Em suma, o livro, em seus aspectos substanciais, poderia perfeitamente ter sido escrito por um cristão convicto: o desejo pela verdade, o deslumbramento diante da ciência (por exemplo, é tocante o capítulo onde ele descreve como Maxwell descobriu que a luz é uma radiação eletromagnética; e Maxwell era abertamente protestante), a preocupação com distinguir o que é certo daquilo que faz as pessoas se sentirem bem. Tudo isso é bom e é justo, e mais: tudo isso é essencialmente cristão e somente no Cristianismo encontra a sua realização plena. Sagan morreu dois anos antes de S. João Paulo II publicar a sua magistral Fides et Ratio, e tenho pouca esperança de que o cientista se convertesse à Religião verdadeira após a leitura da encíclica pontifícia; mas creio que ele seria muito capaz de apreciar, por exemplo, esta passagem, que vai ao encontro de muito o que ele escreveu no seu livro sobre a ciência como vela no escuro:
«Todos os homens desejam saber», e o objecto próprio deste desejo é a verdade. A própria vida quotidiana demonstra o interesse que tem cada um em descobrir, para além do que ouve, a realidade das coisas. Em toda a criação visível, o homem é o único ser que é capaz não só de saber, mas também de saber que sabe, e por isso se interessa pela verdade real daquilo que vê. Ninguém pode sinceramente ficar indiferente quanto à verdade do seu saber. Se descobre que é falso, rejeita-o; se, pelo contrário, consegue certificar-se da sua verdade, sente-se satisfeito. É a lição que nos dá Santo Agostinho, quando escreve: «Encontrei muitos com desejos de enganar outros, mas não encontrei ninguém que quisesse ser enganado». Considera-se, justamente, que uma pessoa alcançou a idade adulta, quando consegue discernir, por seus próprios meios, entre aquilo que é verdadeiro e o que é falso, formando um juízo pessoal sobre a realidade objectiva das coisas. Está aqui o motivo de muitas pesquisas, particularmente no campo das ciências, que levaram, nos últimos séculos, a resultados tão significativos, favorecendo realmente o progresso da humanidade inteira.
Fides et Ratio, 25
Todos os homens desejam saber. Quem o disse foi o Estagirita, séculos antes de S. João Paulo II o repetir em uma encíclica sobre Fé e razão. Mil e quinhentos anos depois, S. Tomás acrescentou que «a natureza, objecto próprio da filosofia, pode contribuir para a compreensão da revelação divina» (FR, 43). A despeito dos fracassos pessoais do Sagan, é possível conciliar a Fé e a Razão: sem isso a vela da ciência tremeluz e bruxuleia, e não é capaz de vencer a escuridão que porfia por engolfá-la.

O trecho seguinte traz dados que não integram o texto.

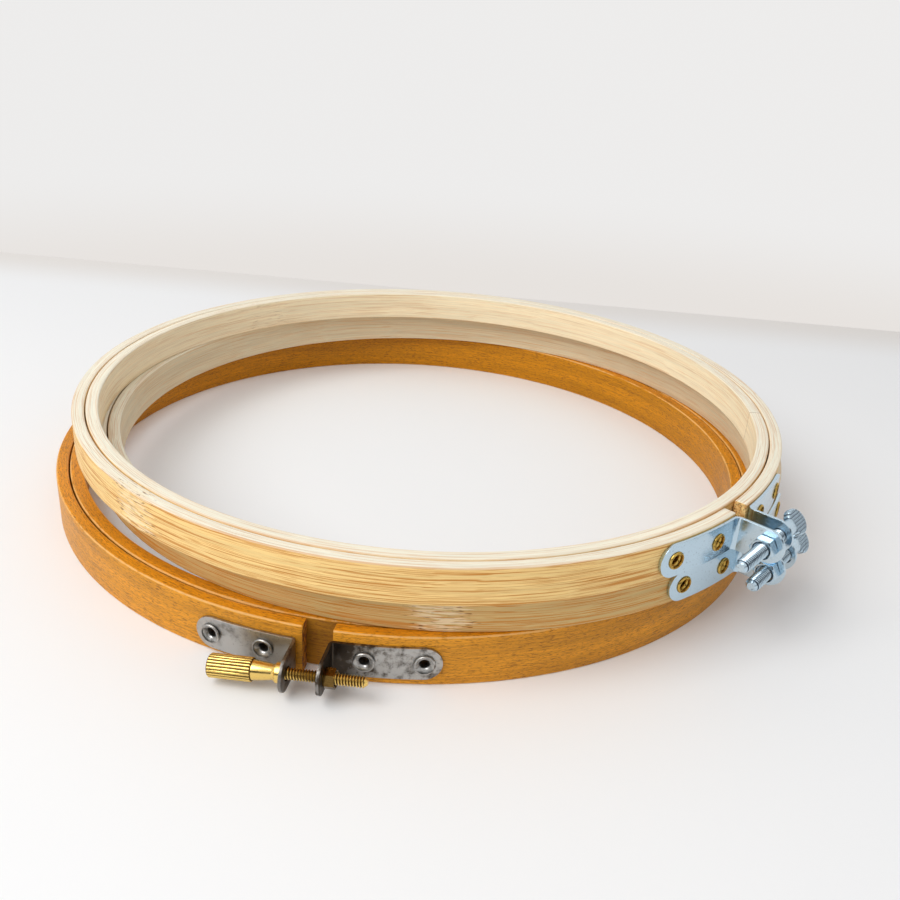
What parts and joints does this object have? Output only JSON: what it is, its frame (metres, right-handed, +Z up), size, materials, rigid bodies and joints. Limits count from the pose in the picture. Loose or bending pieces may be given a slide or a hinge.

Somente na harmonia entre a Fé e a Razão é possível conhecer a verdade toda, em todos os seus aspectos — inclusive os éticos — e somente assim é possível alcançar um verdadeiro progresso para os indivíduos e as nações. E isto precisa ser defendido com toda a diligência, e ensinado às nossas crianças e aos nossos crentes e aos nossos ateus. Estou convencido de que esta, sim, é a melhor maneira de fazer frente à escuridão provocada pelos demônios que assombram o mundo onde vivemos — escuridão contra a qual o Sagan obteve apenas uma vitória parcial e incompleta.